*Work to complete*.
Return, word for word, every line that follows.

--- start Source data ---

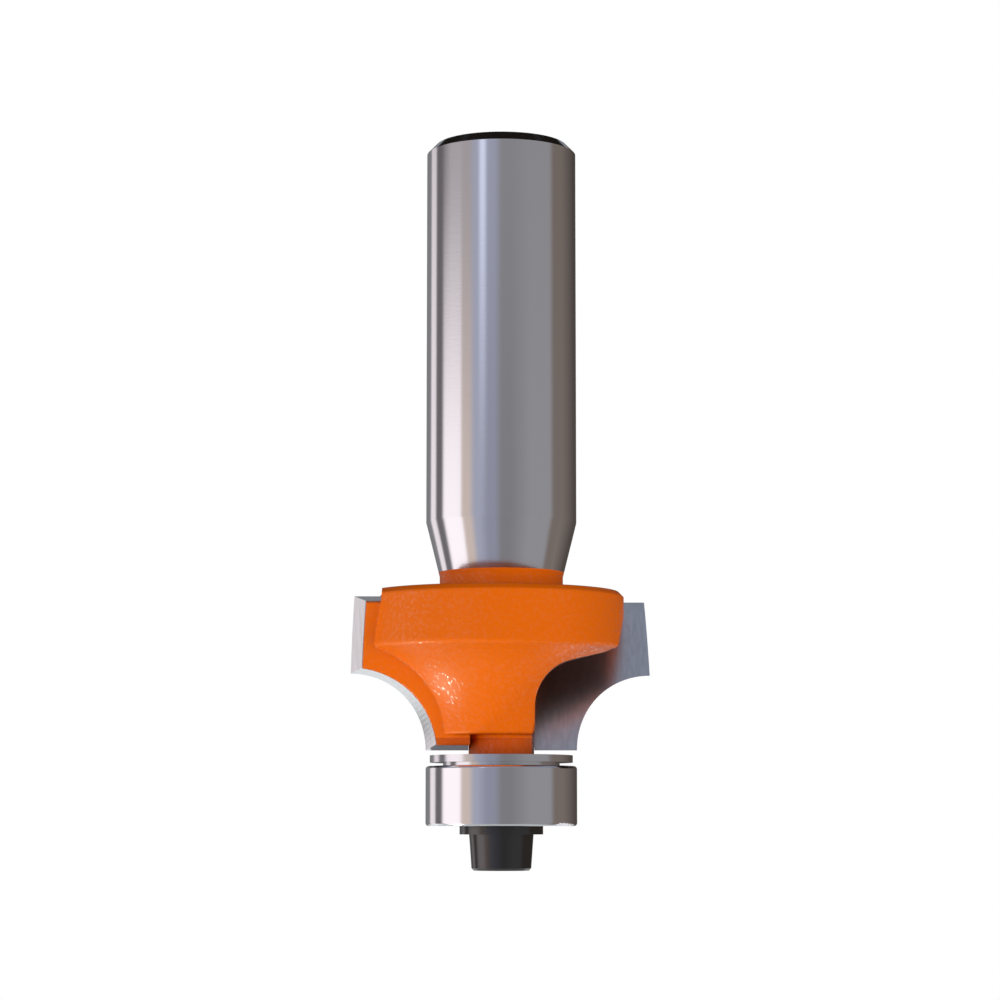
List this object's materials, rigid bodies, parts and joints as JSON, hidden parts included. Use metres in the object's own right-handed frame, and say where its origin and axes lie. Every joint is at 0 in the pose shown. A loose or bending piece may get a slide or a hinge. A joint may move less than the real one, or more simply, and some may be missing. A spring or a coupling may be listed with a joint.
{
  "type": "router bit",
  "caption": "Bearing-guided rounding-over router bit: straight shank, orange coated body with brazed carbide tips, dust shield, ball bearing, washer and cap screw.",
  "frame": {"origin": "centre of the shank's free end face", "axes": "+Z out of the free end of the shank, along the turning axis; the two blades' lower inner corners lie on +X and -X"},
  "size_m": [0.0252, 0.022, 0.0617],
  "materials": {
    "body_steel": "ground bright shank; neck, cutter body and collar coated glossy orange",
    "carbide": "finely ground sintered carbide",
    "bright_steel": "turned or pressed, bright",
    "bearing_steel": "ground bearing steel",
    "ball_steel": "polished bearing balls",
    "cage_steel": "pressed sheet",
    "spring_steel": "drawn wire",
    "black_oxide": "black oxide on steel"
  },
  "bodies": {
    "bit": {"bit_body": "body_steel", "carbide_tip_1": "carbide", "carbide_tip_2": "carbide", "dust_shield": "bright_steel", "bearing_inner_ring": "bearing_steel", "flat_washer": "black_oxide", "cap_screw": "black_oxide"},
    "outer_ring": {"bearing_outer_ring": "bearing_steel", "bearing_shield_upper": "bright_steel", "bearing_shield_lower": "bright_steel", "snap_ring_upper": "spring_steel", "snap_ring_lower": "spring_steel"},
    "cage": {"cage_upper": "cage_steel", "cage_lower": "cage_steel", "cage_rivets": "cage_steel"},
    "rolling_ball_1": {"ball_1": "ball_steel"},
    "rolling_ball_2": {"ball_2": "ball_steel"},
    "rolling_ball_3": {"ball_3": "ball_steel"},
    "rolling_ball_4": {"ball_4": "ball_steel"},
    "rolling_ball_5": {"ball_5": "ball_steel"},
    "rolling_ball_6": {"ball_6": "ball_steel"},
    "rolling_ball_7": {"ball_7": "ball_steel"}
  },
  "joints": [
    {"name": "outer_ring_spin", "type": "hinge", "parent": "bit", "child": "outer_ring", "pos_m": [0, 0, -0.05547], "axis": [0, 0, 1], "continuous": true},
    {"name": "cage_orbit", "type": "hinge", "parent": "bit", "child": "cage", "pos_m": [0, 0, -0.05547], "axis": [0, 0, 1], "continuous": true},
    {"name": "ball_1_roll", "type": "hinge", "parent": "cage", "child": "rolling_ball_1", "pos_m": [0.00436, 0, -0.05547], "axis": [0, 0, 1], "continuous": true},
    {"name": "ball_2_roll", "type": "hinge", "parent": "cage", "child": "rolling_ball_2", "pos_m": [0.00272, 0.00341, -0.05547], "axis": [0, 0, 1], "continuous": true},
    {"name": "ball_3_roll", "type": "hinge", "parent": "cage", "child": "rolling_ball_3", "pos_m": [-0.00097, 0.00426, -0.05547], "axis": [0, 0, 1], "continuous": true},
    {"name": "ball_4_roll", "type": "hinge", "parent": "cage", "child": "rolling_ball_4", "pos_m": [-0.00393, 0.00189, -0.05547], "axis": [0, 0, 1], "continuous": true},
    {"name": "ball_5_roll", "type": "hinge", "parent": "cage", "child": "rolling_ball_5", "pos_m": [-0.00393, -0.00189, -0.05547], "axis": [0, 0, 1], "continuous": true},
    {"name": "ball_6_roll", "type": "hinge", "parent": "cage", "child": "rolling_ball_6", "pos_m": [-0.00097, -0.00426, -0.05547], "axis": [0, 0, 1], "continuous": true},
    {"name": "ball_7_roll", "type": "hinge", "parent": "cage", "child": "rolling_ball_7", "pos_m": [0.00272, -0.00341, -0.05547], "axis": [0, 0, 1], "continuous": true}
  ],
  "couplings": [
    {"joint": "cage_orbit", "follows": "outer_ring_spin", "ratio": 0.63631},
    {"joint": "ball_1_roll", "follows": "outer_ring_spin", "ratio": 1.6977},
    {"joint": "ball_2_roll", "follows": "outer_ring_spin", "ratio": 1.6977},
    {"joint": "ball_3_roll", "follows": "outer_ring_spin", "ratio": 1.6977},
    {"joint": "ball_4_roll", "follows": "outer_ring_spin", "ratio": 1.6977},
    {"joint": "ball_5_roll", "follows": "outer_ring_spin", "ratio": 1.6977},
    {"joint": "ball_6_roll", "follows": "outer_ring_spin", "ratio": 1.6977},
    {"joint": "ball_7_roll", "follows": "outer_ring_spin", "ratio": 1.6977}
  ]
}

--- end Source data ---

*Final result*.
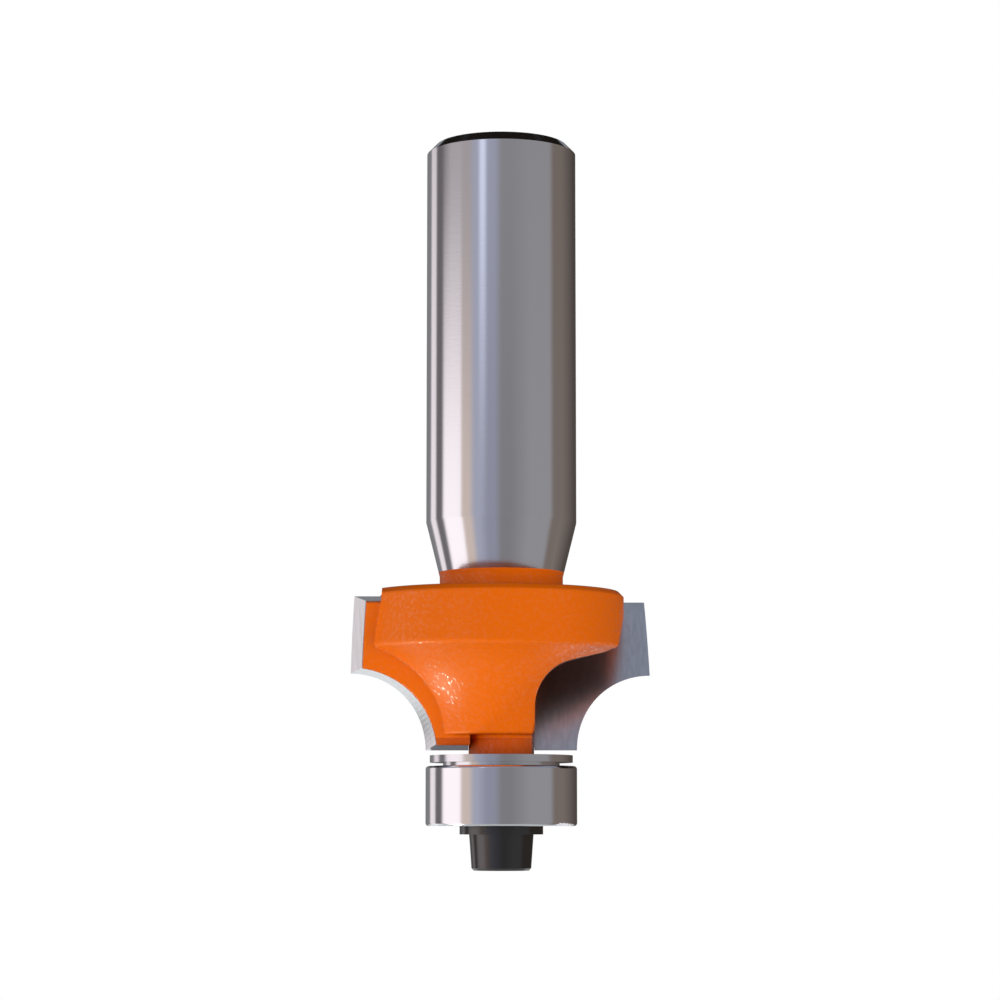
List this object's materials, rigid bodies, parts and joints as JSON, hidden parts included. Use metres in the object's own right-handed frame, and say where its origin and axes lie. Every joint is at 0 in the pose shown. A loose or bending piece may get a slide or a hinge. A joint may move less than the real one, or more simply, and some may be missing. A spring or a coupling may be listed with a joint.
{
  "type": "router bit",
  "caption": "Bearing-guided rounding-over router bit: straight shank, orange coated body with brazed carbide tips, dust shield, ball bearing, washer and cap screw.",
  "frame": {"origin": "centre of the shank's free end face", "axes": "+Z out of the free end of the shank, along the turning axis; the two blades' lower inner corners lie on +X and -X"},
  "size_m": [0.0252, 0.022, 0.0617],
  "materials": {
    "body_steel": "ground bright shank; neck, cutter body and collar coated glossy orange",
    "carbide": "finely ground sintered carbide",
    "bright_steel": "turned or pressed, bright",
    "bearing_steel": "ground bearing steel",
    "ball_steel": "polished bearing balls",
    "cage_steel": "pressed sheet",
    "spring_steel": "drawn wire",
    "black_oxide": "black oxide on steel"
  },
  "bodies": {
    "bit": {"bit_body": "body_steel", "carbide_tip_1": "carbide", "carbide_tip_2": "carbide", "dust_shield": "bright_steel", "bearing_inner_ring": "bearing_steel", "flat_washer": "black_oxide", "cap_screw": "black_oxide"},
    "outer_ring": {"bearing_outer_ring": "bearing_steel", "bearing_shield_upper": "bright_steel", "bearing_shield_lower": "bright_steel", "snap_ring_upper": "spring_steel", "snap_ring_lower": "spring_steel"},
    "cage": {"cage_upper": "cage_steel", "cage_lower": "cage_steel", "cage_rivets": "cage_steel"},
    "rolling_ball_1": {"ball_1": "ball_steel"},
    "rolling_ball_2": {"ball_2": "ball_steel"},
    "rolling_ball_3": {"ball_3": "ball_steel"},
    "rolling_ball_4": {"ball_4": "ball_steel"},
    "rolling_ball_5": {"ball_5": "ball_steel"},
    "rolling_ball_6": {"ball_6": "ball_steel"},
    "rolling_ball_7": {"ball_7": "ball_steel"}
  },
  "joints": [
    {"name": "outer_ring_spin", "type": "hinge", "parent": "bit", "child": "outer_ring", "pos_m": [0, 0, -0.05547], "axis": [0, 0, 1], "continuous": true},
    {"name": "cage_orbit", "type": "hinge", "parent": "bit", "child": "cage", "pos_m": [0, 0, -0.05547], "axis": [0, 0, 1], "continuous": true},
    {"name": "ball_1_roll", "type": "hinge", "parent": "cage", "child": "rolling_ball_1", "pos_m": [0.00436, 0, -0.05547], "axis": [0, 0, 1], "continuous": true},
    {"name": "ball_2_roll", "type": "hinge", "parent": "cage", "child": "rolling_ball_2", "pos_m": [0.00272, 0.00341, -0.05547], "axis": [0, 0, 1], "continuous": true},
    {"name": "ball_3_roll", "type": "hinge", "parent": "cage", "child": "rolling_ball_3", "pos_m": [-0.00097, 0.00426, -0.05547], "axis": [0, 0, 1], "continuous": true},
    {"name": "ball_4_roll", "type": "hinge", "parent": "cage", "child": "rolling_ball_4", "pos_m": [-0.00393, 0.00189, -0.05547], "axis": [0, 0, 1], "continuous": true},
    {"name": "ball_5_roll", "type": "hinge", "parent": "cage", "child": "rolling_ball_5", "pos_m": [-0.00393, -0.00189, -0.05547], "axis": [0, 0, 1], "continuous": true},
    {"name": "ball_6_roll", "type": "hinge", "parent": "cage", "child": "rolling_ball_6", "pos_m": [-0.00097, -0.00426, -0.05547], "axis": [0, 0, 1], "continuous": true},
    {"name": "ball_7_roll", "type": "hinge", "parent": "cage", "child": "rolling_ball_7", "pos_m": [0.00272, -0.00341, -0.05547], "axis": [0, 0, 1], "continuous": true}
  ],
  "couplings": [
    {"joint": "cage_orbit", "follows": "outer_ring_spin", "ratio": 0.63631},
    {"joint": "ball_1_roll", "follows": "outer_ring_spin", "ratio": 1.6977},
    {"joint": "ball_2_roll", "follows": "outer_ring_spin", "ratio": 1.6977},
    {"joint": "ball_3_roll", "follows": "outer_ring_spin", "ratio": 1.6977},
    {"joint": "ball_4_roll", "follows": "outer_ring_spin", "ratio": 1.6977},
    {"joint": "ball_5_roll", "follows": "outer_ring_spin", "ratio": 1.6977},
    {"joint": "ball_6_roll", "follows": "outer_ring_spin", "ratio": 1.6977},
    {"joint": "ball_7_roll", "follows": "outer_ring_spin", "ratio": 1.6977}
  ]
}